Furieux d’avoir vu une partie de leurs économies s’évaporer, des milliers d’épargnants lésés investissent en 2018 les rues de Pékin pour attirer l’attention du gouvernement, avant d’être promptement évacués par les forces de l’ordre. La spirale de la dette -et le risque d’instabilité qui l’accompagne- sert de déclic aux autorités pour faire le ménage et assainir ce système de crédit parallèle. Les autorités ont perdu le contrôle d’un secteur en pleine croissance, note l’analyste Zhang Yi, de la société d’étude de données iiMedia Research.

En un temps record, les fermetures se sont multipliées: le nombre d’établissements a fondu comme neige au soleil, passant d’environ 5 000 l’an dernier à 1 490, selon un décompte de la banque centrale.

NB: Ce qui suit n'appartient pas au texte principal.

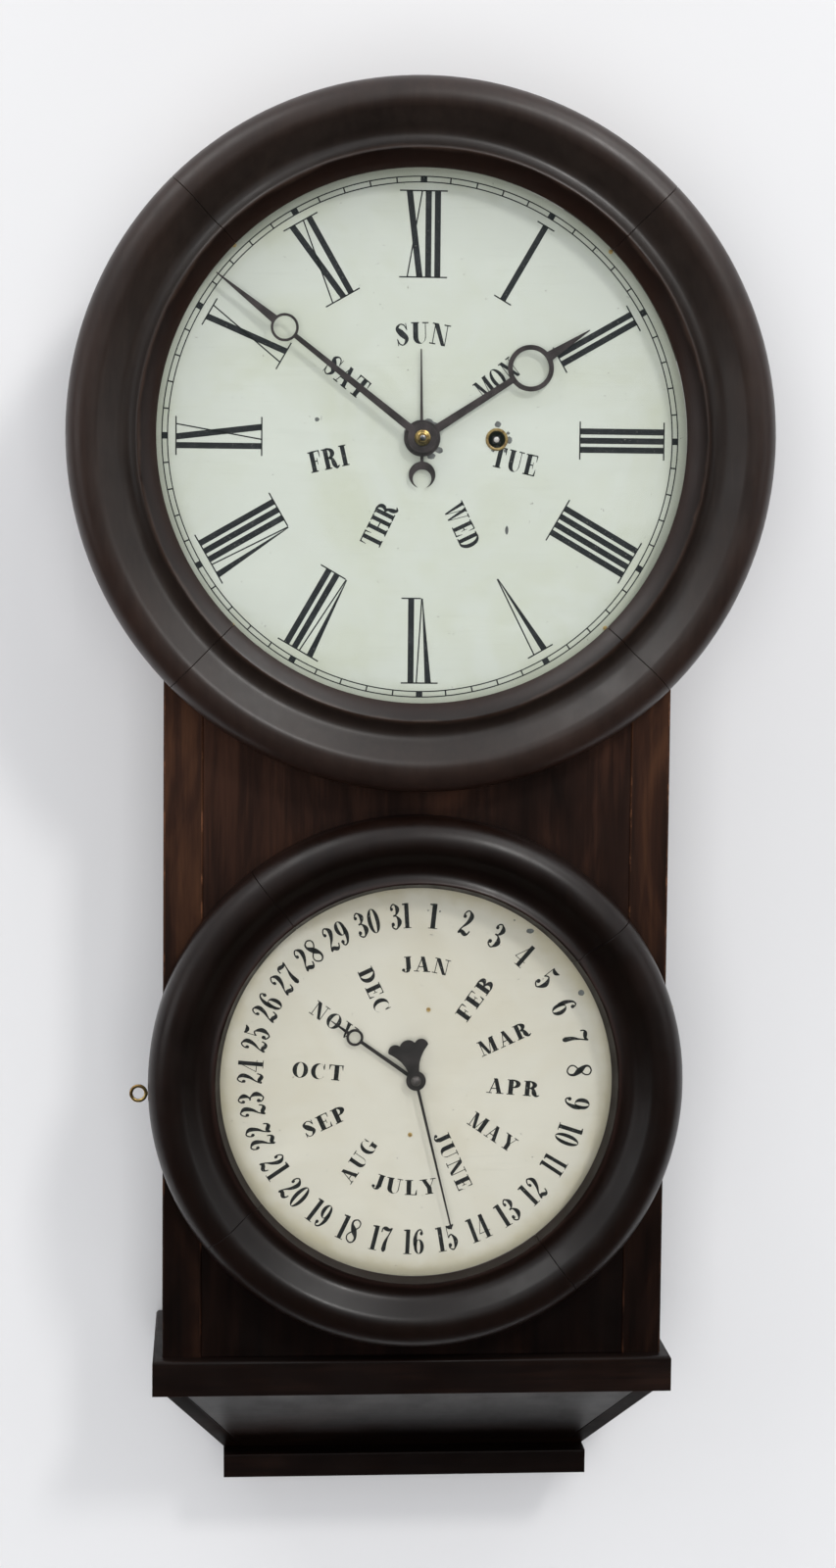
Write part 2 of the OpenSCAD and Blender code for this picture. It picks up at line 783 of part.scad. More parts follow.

Et la réglementation sur les prêts en ligne s’est durcie cette année. « Le prêt en ligne (…) doit revenir à son objectif initial de servir les petites entreprises et les particuliers dont les données de crédit peuvent être tracées », décrypte M. Zhang. Conséquence directe pour Peng Jiezhao: les sources d’argent faciles se sont raréfiées et seuls ses parents peuvent désormais l’aider à éponger ses dettes.

Honte, envie de suicide

En Chine, les récits d’emprunteurs endettés et désespérés abondent sur Internet, à l’image d’une jeune femme de 22 ans originaire de la province du Shandong (est). Sous couvert d’anonymat, elle confie à l’AFP avoir envisagé de se suicider pour 200 000 yuans (25 600 euros) de dettes accumulées pour payer son loyer et faire du shopping. La honte m’a « ôté toute envie de vivre », explique-t-elle.

Selon l’agence de notation financière Moody’s, l’encours des prêts en ligne de particulier à particulier (P2P) a culminé à plus de 150 milliards de dollars en 2017, soit à peu près le PIB annuel de l’Ukraine. Il a toutefois nettement chuté depuis la reprise en mains des autorités, pour s’établir à 77 milliards de dollars fin novembre. Chen Baihua, 25 ans, originaire de la province du Zhejiang (est), a accumulé environ 130 000 yuans (16 700 euros) de dettes. Heureusement pour lui, ses parents ont pu l’aider à rembourser.

Mais l’expérience l’a « traumatisé » et sa note de crédit a été sérieusement entachée, compromettant tout prêt futur pour un achat de voiture ou immobilier. « Mes parents m’ont prévenu qu’ils ne m’aideraient qu’une seule fois. Et pour eux, peu importe si je me retrouve à la rue », se lamente M. Chen. « L’argent facile peut facilement vous dévorer.»